Doctor of Musical Arts Dissertations

Examining François Rossé's Japanese-Influenced Chamber Music with Saxophone: Hybridity, Orality, and Primitivism as a Conceptual Framework

Date of Award

2014

Document Type

Dissertation

Degree Name

Doctor of Musical Arts (DMA)

Department

Contemporary Music

First Advisor

John Sampen (Advisor)

Second Advisor

Conor Nelson (Committee Member)

Third Advisor

Marcus Zagorski (Committee Member)

Fourth Advisor

Donald Callen (Committee Member)

Abstract

François Rossé (b. 1945) is a Bordeaux-based improvising pianist and prolific composer who has received relatively little scholarly attention.
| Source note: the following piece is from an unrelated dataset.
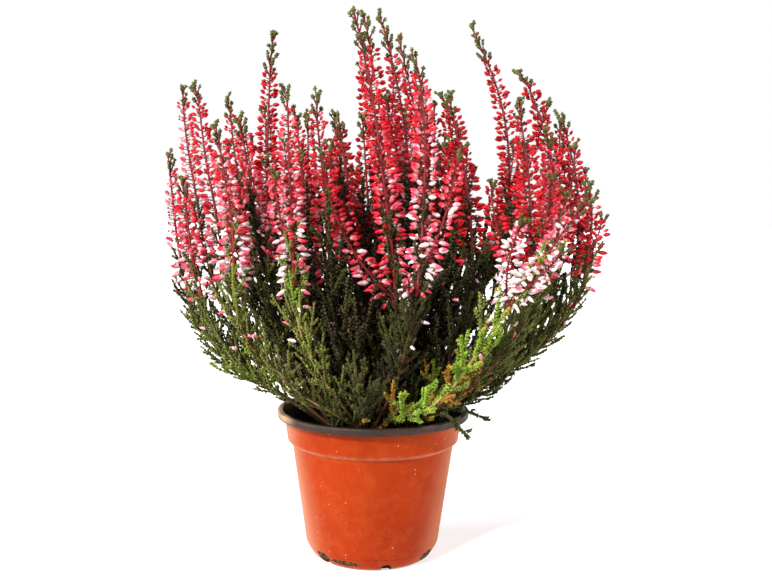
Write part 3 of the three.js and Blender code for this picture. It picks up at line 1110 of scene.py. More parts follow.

He has written over one hundred works involving the saxophone, and in many cases, featuring the saxophone, yet his music is not widely studied or performed in North America. This document draws attention to Rossé's music for saxophone by tracing the application of hybridity, orality, and primitivism in Bear's Trio, Nishi Asakusa, and Orients, his Japanese-influenced chamber pieces with saxophone. These concepts are presented within relevant discourses, as prominent features of Western art music history and saxophone repertory, and as philosophically motivated practices that form the core of Rossé's approach to music-making and composition. An overview of relevant Japanese cultural elements, such as history, art forms, aesthetics, and spirituality, provides the necessary groundwork for identifying the manifestations of Japanese influence in Bear's Trio, Nishi Asakusa, and Orients. By surveying Rossé's incorporation of Japanese tradition and spirituality through the tripartite theoretical lens of hybridity, orality, and primitivism, this document offers a valid and useful schema for experiencing and interpreting his music.